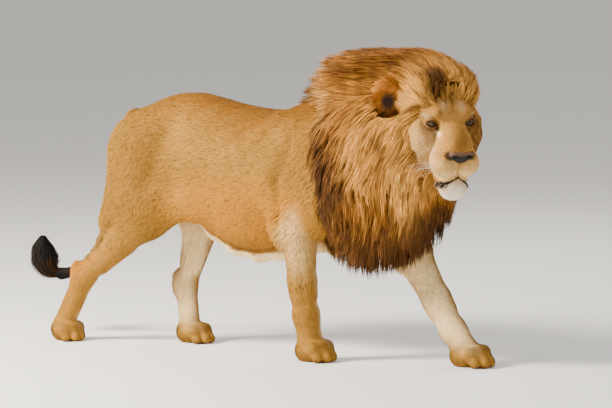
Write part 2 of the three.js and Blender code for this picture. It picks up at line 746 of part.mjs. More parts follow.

####################

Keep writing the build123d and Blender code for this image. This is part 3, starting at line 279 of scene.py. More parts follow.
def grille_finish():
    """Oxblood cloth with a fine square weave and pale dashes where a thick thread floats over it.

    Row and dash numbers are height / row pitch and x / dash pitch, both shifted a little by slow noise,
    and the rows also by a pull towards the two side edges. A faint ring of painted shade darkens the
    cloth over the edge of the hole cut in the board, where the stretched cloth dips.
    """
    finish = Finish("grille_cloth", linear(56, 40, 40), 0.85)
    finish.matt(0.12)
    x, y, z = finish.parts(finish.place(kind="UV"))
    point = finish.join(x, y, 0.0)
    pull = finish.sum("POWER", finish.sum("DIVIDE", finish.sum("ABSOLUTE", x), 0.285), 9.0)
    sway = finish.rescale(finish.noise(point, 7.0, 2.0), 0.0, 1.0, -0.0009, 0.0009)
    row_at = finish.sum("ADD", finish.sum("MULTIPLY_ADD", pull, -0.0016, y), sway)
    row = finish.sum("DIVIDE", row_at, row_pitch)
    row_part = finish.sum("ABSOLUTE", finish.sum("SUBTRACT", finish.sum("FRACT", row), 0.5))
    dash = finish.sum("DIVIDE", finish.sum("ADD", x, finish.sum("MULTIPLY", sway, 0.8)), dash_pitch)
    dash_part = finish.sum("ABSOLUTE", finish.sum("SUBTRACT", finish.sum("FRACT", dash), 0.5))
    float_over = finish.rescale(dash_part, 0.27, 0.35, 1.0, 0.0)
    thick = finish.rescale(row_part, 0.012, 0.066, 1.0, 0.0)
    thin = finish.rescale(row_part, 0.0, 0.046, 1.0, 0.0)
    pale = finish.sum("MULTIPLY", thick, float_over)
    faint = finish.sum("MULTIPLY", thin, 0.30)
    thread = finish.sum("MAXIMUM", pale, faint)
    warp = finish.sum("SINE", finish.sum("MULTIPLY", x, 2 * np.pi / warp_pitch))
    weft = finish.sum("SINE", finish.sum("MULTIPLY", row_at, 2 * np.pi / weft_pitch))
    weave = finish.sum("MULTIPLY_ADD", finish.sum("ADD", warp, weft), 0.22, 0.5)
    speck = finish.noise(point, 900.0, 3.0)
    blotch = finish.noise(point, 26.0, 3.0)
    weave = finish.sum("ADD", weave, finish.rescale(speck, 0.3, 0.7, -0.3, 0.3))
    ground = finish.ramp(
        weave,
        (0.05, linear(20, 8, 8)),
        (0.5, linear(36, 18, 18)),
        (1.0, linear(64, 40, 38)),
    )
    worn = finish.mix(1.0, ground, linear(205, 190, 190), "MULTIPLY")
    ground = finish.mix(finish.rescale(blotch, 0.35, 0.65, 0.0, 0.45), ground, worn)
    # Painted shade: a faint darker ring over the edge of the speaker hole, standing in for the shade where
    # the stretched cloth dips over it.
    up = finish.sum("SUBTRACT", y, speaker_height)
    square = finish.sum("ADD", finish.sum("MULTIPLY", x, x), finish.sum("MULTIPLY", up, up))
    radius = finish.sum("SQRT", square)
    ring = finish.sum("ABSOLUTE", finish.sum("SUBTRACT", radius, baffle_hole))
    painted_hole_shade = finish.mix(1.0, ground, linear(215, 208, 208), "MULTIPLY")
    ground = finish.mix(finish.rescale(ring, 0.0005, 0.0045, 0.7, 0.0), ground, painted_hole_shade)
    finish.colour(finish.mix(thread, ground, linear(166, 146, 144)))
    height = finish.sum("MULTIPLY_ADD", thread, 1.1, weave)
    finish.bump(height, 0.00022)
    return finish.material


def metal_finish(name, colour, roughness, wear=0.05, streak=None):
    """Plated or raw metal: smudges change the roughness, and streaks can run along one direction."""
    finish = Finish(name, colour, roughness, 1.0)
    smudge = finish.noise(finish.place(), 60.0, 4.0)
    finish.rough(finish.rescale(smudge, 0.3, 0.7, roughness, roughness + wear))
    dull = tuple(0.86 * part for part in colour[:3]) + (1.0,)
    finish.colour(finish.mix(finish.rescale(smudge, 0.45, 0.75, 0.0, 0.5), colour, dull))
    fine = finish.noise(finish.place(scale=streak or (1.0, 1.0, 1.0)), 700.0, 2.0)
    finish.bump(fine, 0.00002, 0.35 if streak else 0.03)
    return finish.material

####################

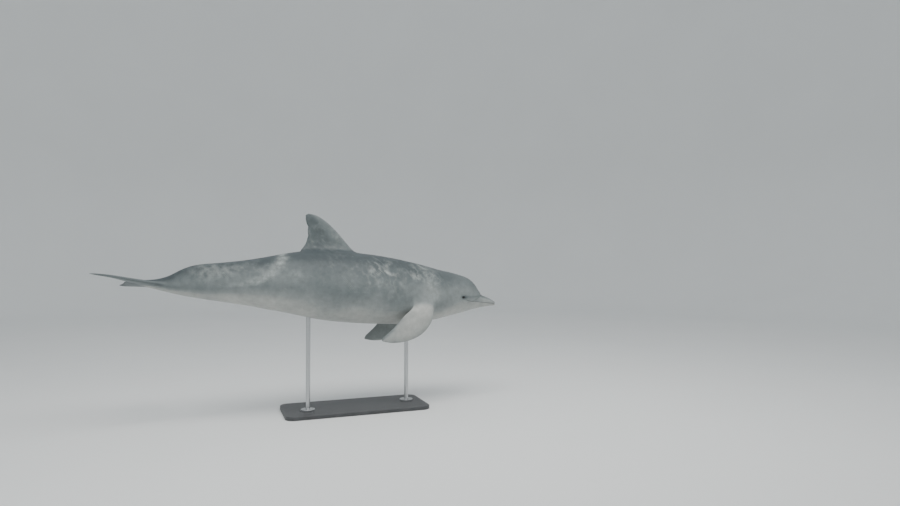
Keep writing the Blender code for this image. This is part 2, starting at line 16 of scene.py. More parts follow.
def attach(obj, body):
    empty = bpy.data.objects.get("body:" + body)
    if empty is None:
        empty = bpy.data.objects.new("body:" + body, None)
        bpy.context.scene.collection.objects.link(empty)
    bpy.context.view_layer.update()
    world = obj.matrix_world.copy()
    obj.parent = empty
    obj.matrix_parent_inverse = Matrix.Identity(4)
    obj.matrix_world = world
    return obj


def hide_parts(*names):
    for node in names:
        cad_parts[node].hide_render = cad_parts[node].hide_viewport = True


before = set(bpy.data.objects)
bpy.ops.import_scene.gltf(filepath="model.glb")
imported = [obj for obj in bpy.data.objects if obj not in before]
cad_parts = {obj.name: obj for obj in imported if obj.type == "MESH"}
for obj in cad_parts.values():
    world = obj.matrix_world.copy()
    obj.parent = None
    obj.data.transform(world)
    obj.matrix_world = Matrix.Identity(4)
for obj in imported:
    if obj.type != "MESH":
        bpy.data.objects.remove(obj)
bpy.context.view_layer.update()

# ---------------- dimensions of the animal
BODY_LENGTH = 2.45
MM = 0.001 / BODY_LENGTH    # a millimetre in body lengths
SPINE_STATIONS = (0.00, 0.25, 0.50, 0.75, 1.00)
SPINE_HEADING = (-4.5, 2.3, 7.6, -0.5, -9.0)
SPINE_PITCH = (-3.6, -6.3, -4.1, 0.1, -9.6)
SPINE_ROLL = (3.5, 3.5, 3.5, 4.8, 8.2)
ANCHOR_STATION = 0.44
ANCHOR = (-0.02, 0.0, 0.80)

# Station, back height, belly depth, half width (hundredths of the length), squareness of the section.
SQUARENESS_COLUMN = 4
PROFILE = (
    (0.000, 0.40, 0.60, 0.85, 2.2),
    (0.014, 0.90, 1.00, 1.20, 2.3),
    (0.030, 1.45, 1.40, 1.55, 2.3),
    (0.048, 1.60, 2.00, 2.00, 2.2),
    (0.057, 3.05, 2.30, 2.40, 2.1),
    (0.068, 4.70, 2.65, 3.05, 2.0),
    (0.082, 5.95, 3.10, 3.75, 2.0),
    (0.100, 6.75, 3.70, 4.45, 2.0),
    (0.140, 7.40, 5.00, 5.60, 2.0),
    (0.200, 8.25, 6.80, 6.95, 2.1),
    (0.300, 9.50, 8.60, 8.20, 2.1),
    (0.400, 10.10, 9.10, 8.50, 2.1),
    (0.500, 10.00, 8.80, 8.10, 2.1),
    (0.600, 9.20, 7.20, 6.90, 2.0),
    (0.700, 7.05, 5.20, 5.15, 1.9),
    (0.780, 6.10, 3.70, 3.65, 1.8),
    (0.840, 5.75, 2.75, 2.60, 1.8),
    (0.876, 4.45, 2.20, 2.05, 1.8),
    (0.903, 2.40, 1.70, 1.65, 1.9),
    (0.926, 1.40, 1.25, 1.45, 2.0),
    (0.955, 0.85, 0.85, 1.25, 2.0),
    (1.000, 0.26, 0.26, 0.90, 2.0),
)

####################

= The task =
Extract, word for word, the line containing "in imported if", the line containing "ANCHOR = (-0.02, 0.0, 0.80)", and every line between them.

= Solution to this exercise =
cad_parts = {obj.name: obj for obj in imported if obj.type == "MESH"}
for obj in cad_parts.values():
    world = obj.matrix_world.copy()
    obj.parent = None
    obj.data.transform(world)
    obj.matrix_world = Matrix.Identity(4)
for obj in imported:
    if obj.type != "MESH":
        bpy.data.objects.remove(obj)
bpy.context.view_layer.update()

# ---------------- dimensions of the animal
BODY_LENGTH = 2.45
MM = 0.001 / BODY_LENGTH    # a millimetre in body lengths
SPINE_STATIONS = (0.00, 0.25, 0.50, 0.75, 1.00)
SPINE_HEADING = (-4.5, 2.3, 7.6, -0.5, -9.0)
SPINE_PITCH = (-3.6, -6.3, -4.1, 0.1, -9.6)
SPINE_ROLL = (3.5, 3.5, 3.5, 4.8, 8.2)
ANCHOR_STATION = 0.44
ANCHOR = (-0.02, 0.0, 0.80)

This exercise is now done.